We sat there for what seemed like an hour. Small talking, short stories, little laughs. And then I saw something. Up on the ridge, a mile away. I first thought it was another car, but this time the headlight was on its own, singular, and slowly growing. We all noticed it, discussing what it might be as the light grew larger and larger. A motorcycle, or maybe a plane. It continued to grow.

The moon. There it was, rising above the ridge, off in the distance, three hundred thousand miles away. It slowly revealed itself to us, and once we all understood what it was, I once again heard that collective gasp, jaws to the floor. It sucked the voices from our mouths, and pushed us all into a silence I’ll never forget. Someone wept, this time, tears of joy. As it rose, the ground before us began to fill in with detail. I could see everything now, illuminated by the full moon as it rose and rose above us and into the sky.

Our group watched it for another half hour before someone suggested we walk back to the camp, not in a huff. I didn’t want to turn my back on the moon, but I knew it was time to go and that it would light my way back to the camp. I said my goodbyes to the moon, buried the image deep in my brain—saved for later, until next time.

After Birthright was over, I spent another week in Israel visiting with friends and family before I returned to the states and to Rochester and made the decision to move to Israel long term. In 2003 I landed in Tel Aviv, ready to start a new life. I lasted about a year.

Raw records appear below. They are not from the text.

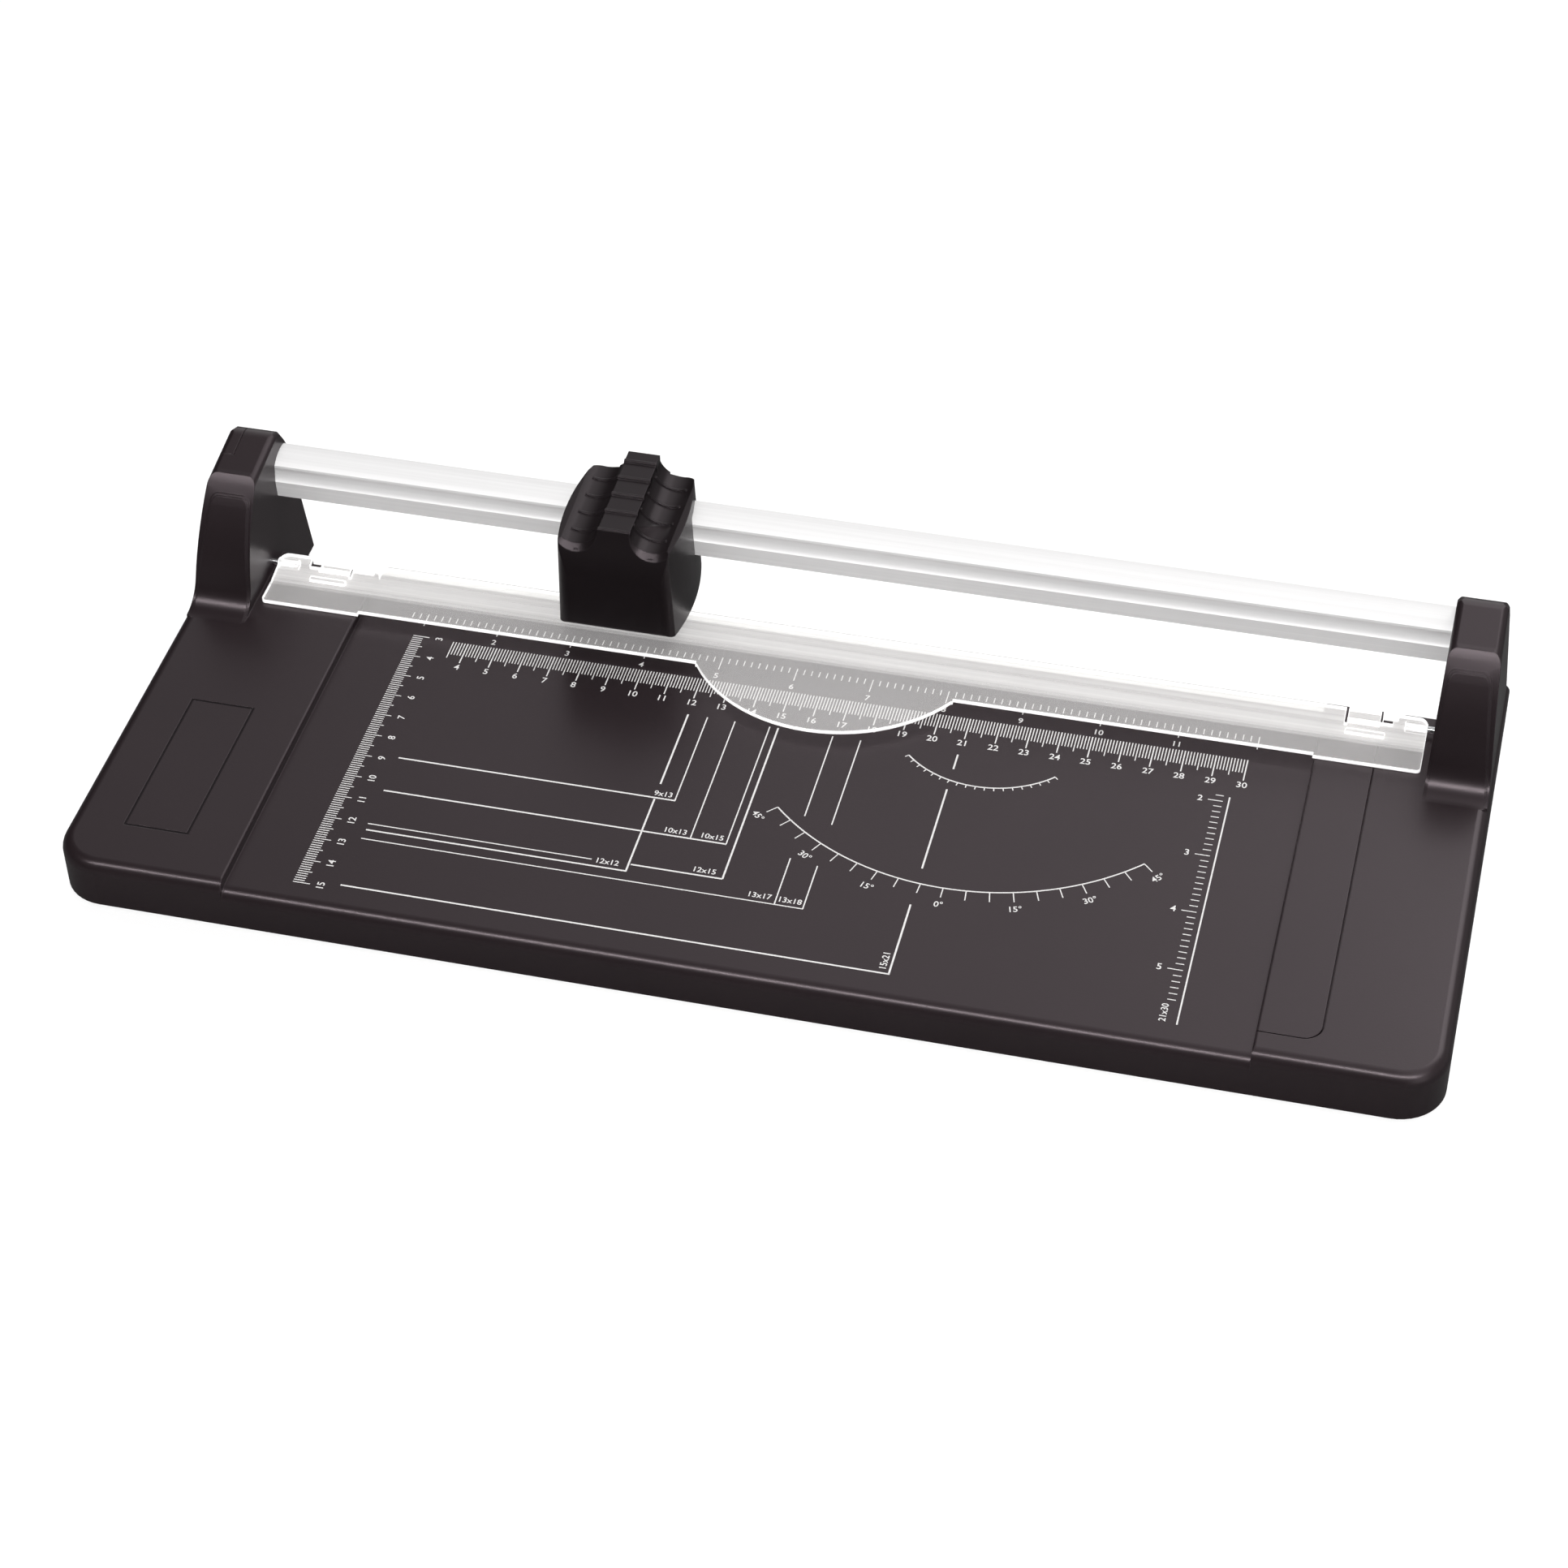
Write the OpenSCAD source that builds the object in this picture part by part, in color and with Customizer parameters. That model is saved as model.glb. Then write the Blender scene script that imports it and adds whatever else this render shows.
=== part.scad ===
// Paper trimmer with a sliding cutter head on a guide rail.
// Millimetres. X runs along the cut, Y runs to the rear, Z is up, table at Z = 0.

/* [Part] */
// Sub-part to draw, or all of them

/* [Base] */
// Overall width across the side panels
base_width = 434; // [430:1:440]
// Overall depth, front edge to the rear of the posts
base_depth = 184; // [182:1:188]
// Width of the sunken bed between the side panels
bed_width = 320; // [318:1:322]
// Height of the bed above the table
bed_top = 15; // [14.5:0.5:16]
// Step from the bed up to the side panels
panel_step = 3; // [2.8:0.1:3.2]
// Distance from the cut line to the rear of the posts
tail = 24; // [23.5:0.5:25]
// Radius of the front corners seen from above
corner_radius = 15; // [13:1:17]
// Rounding of the outer top edges
edge_radius = 4; // [3:0.5:5]
// Rounding of the panel edges beside the bed
step_radius = 0.8; // [0.6:0.1:1]
// Width of the plain marking frame on the left panel
frame_width = 21.5; // [20:0.5:23]
// Length of the marking frame
frame_length = 61; // [58:1:64]
// Distance of the marking frame from the outer edge
frame_side = 18; // [16:0.5:20]
// Distance of the marking frame from the front edge
frame_front = 19.7; // [18:0.1:22]
// Width of the groove around the marking frame
frame_line = 0.6; // [0.5:0.1:0.8]
// Depth of the groove around the marking frame
frame_depth = 0.3; // [0.2:0.05:0.4]
// Wall thickness of the moulding
wall = 2.5; // [2.3:0.1:2.8]
// Thickness of the ribs under the base
rib = 1.6; // [1.4:0.1:1.8]
// Gap between the ribs and the underside plane
rib_lift = 2; // [1.5:0.5:2.5]

/* [Posts] */
// Width of each post at the table
post_width = 22; // [21:0.5:23]
// Height of the post tops above the table
post_height = 61; // [60:0.5:62]
// Lean of the inner side face over the post height
lean_inner = 2; // [1.5:0.5:2.5]
// Lean of the outer side face over the post height
lean_outer = 4; // [3.5:0.5:4.5]
// Radius of the curved front of a post
front_radius = 65; // [64:1:66]
// Radius of the hollow between a panel and the front of its post
toe_radius = 10; // [9:0.5:11]
// Distance from the cut line forward to the top of the curved front
shoulder_reach = 12.5; // [12:0.5:13]
// Fall of the post top from its rear to the shoulder
top_fall = 3.6; // [3.2:0.2:4]
// Distance of the rear top corner in front of the rear foot of the post
rear_lean = 9; // [8.5:0.5:9.5]
// Rounding of the rear top corner of a post
crest_radius = 8; // [7:0.5:9]
// Rounding of the long top edges of a post
post_edge = 3; // [2.5:0.5:3.5]
// Thickness of the raised pad on the front of a post
pad_raise = 0.8; // [0.6:0.1:1]
// Step width along the edge of the raised pad
pad_step = 0.45; // [0.4:0.05:0.6]
// Margin of the raised pad to the inner side of the post
pad_inner = 0.9; // [0.7:0.1:1.2]
// Margin of the raised pad to the outer side of the post
pad_outer = 1.8; // [1.5:0.1:2.2]
// Upper edge of the raised pad above the table
pad_high = 52.5; // [52:0.5:53.5]
// Length of the lock cap on the left post
lock_length = 16.5; // [15:0.5:16.5]
// Thickness of the lock cap
lock_thick = 1.5; // [1.3:0.1:1.6]

/* [Guide rail] */
// Gap from the cut line to the front of the rail
rail_gap = 3; // [2.9:0.1:3.2]
// Depth of the rail
rail_depth = 11.5; // [11.2:0.1:11.8]
// Fall from the post tops to the underside of the rail
rail_drop = 22; // [21.6:0.1:22.2]
// Height of the rail at its crown
rail_height = 13.9; // [13.8:0.1:14]
// Radius of the crown
crown_radius = 11.4; // [11:0.2:12]
// Distance from the front of the rail to the crown line
crown_back = 8.5; // [8.3:0.1:8.7]
// Height of the ridge above the underside of the rail
ridge_rise = 5.5; // [5.2:0.1:5.8]
// Radius of the hollow above the ridge
groove_radius = 4.3; // [4.1:0.1:4.5]
// Wall thickness of the rail
rail_wall = 1.5; // [1.3:0.1:1.6]
// Length of rail held inside each post
rail_hold = 9; // [8:0.5:9.5]
// Height of the seat under each rail end
seat_height = 3.4; // [3:0.2:4]

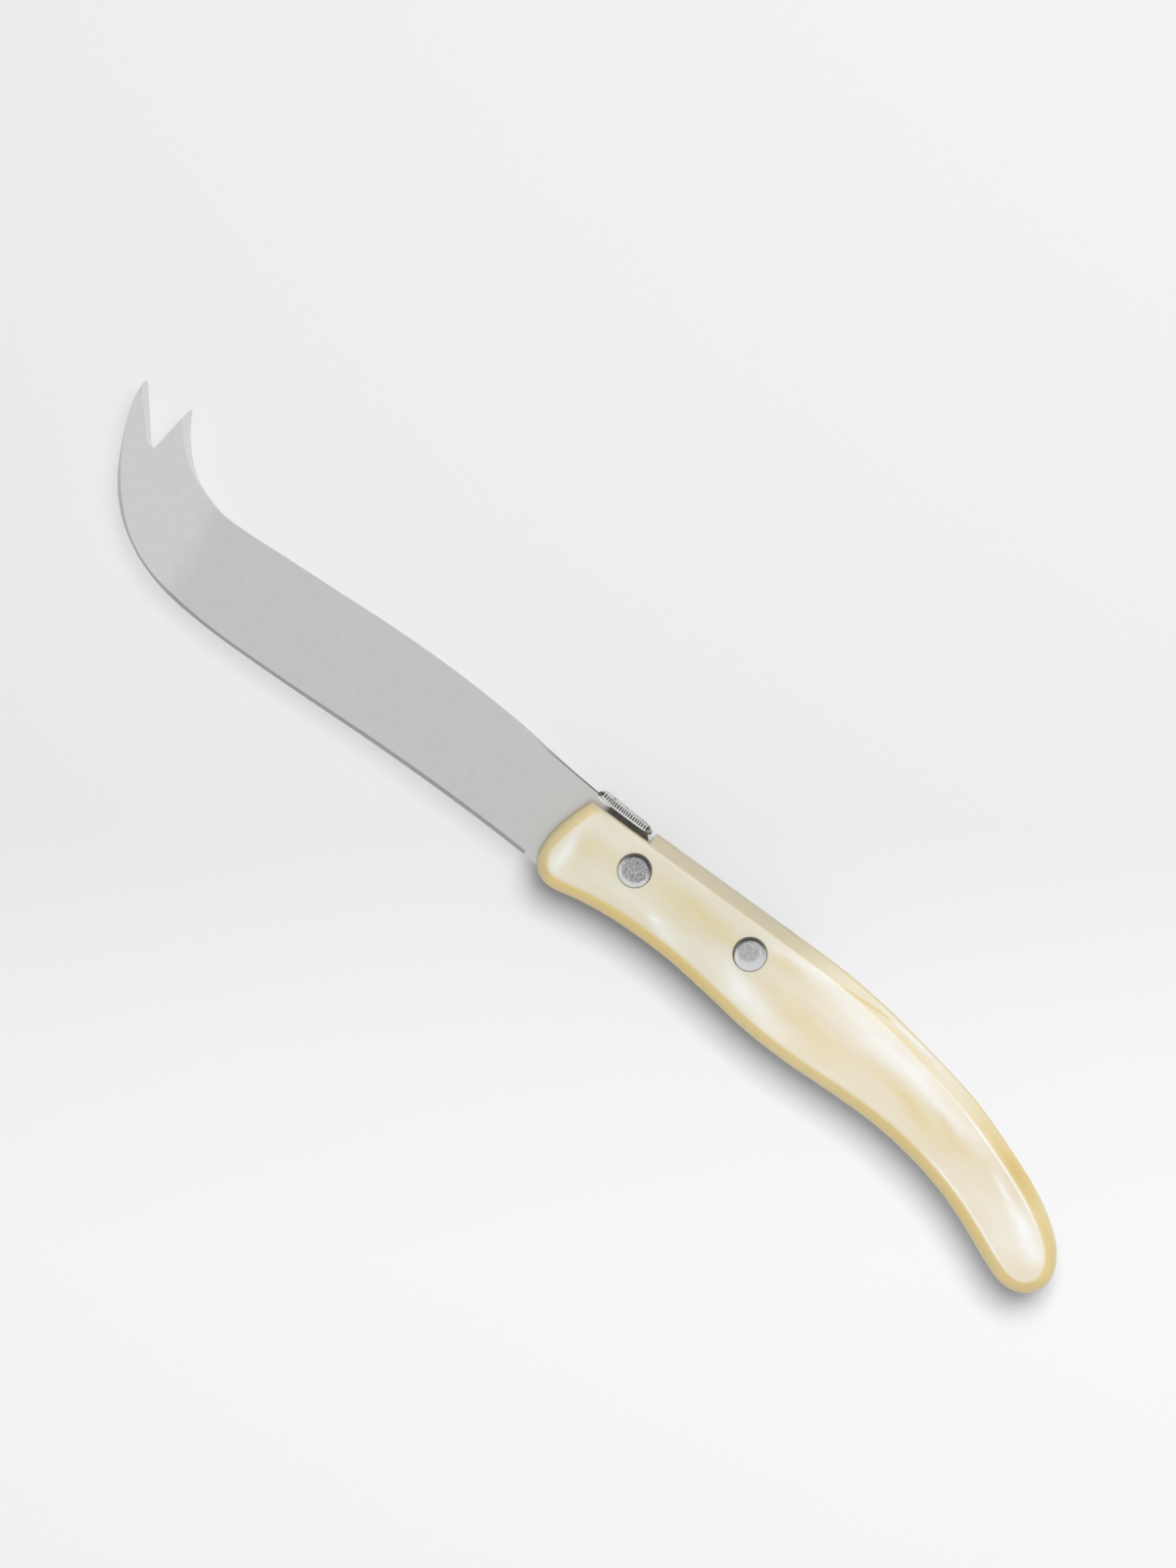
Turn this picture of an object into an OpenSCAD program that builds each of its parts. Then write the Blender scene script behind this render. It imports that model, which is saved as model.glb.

That moonrise at the Bedouin camp still sticks out as one of the most beautiful things I’ve ever seen. I’ve told variations of this story to friends at bars, and one day I’ll tell it to my family while we sit around a campfire. It wasn’t so much the picturesque nature of the moon rising above the ridge, but that shared moment with friends—a moment of true shared beauty, and a little peace within a world that felt like it was quickly falling apart. Twenty years later, and I still long for desert moonrises all the time.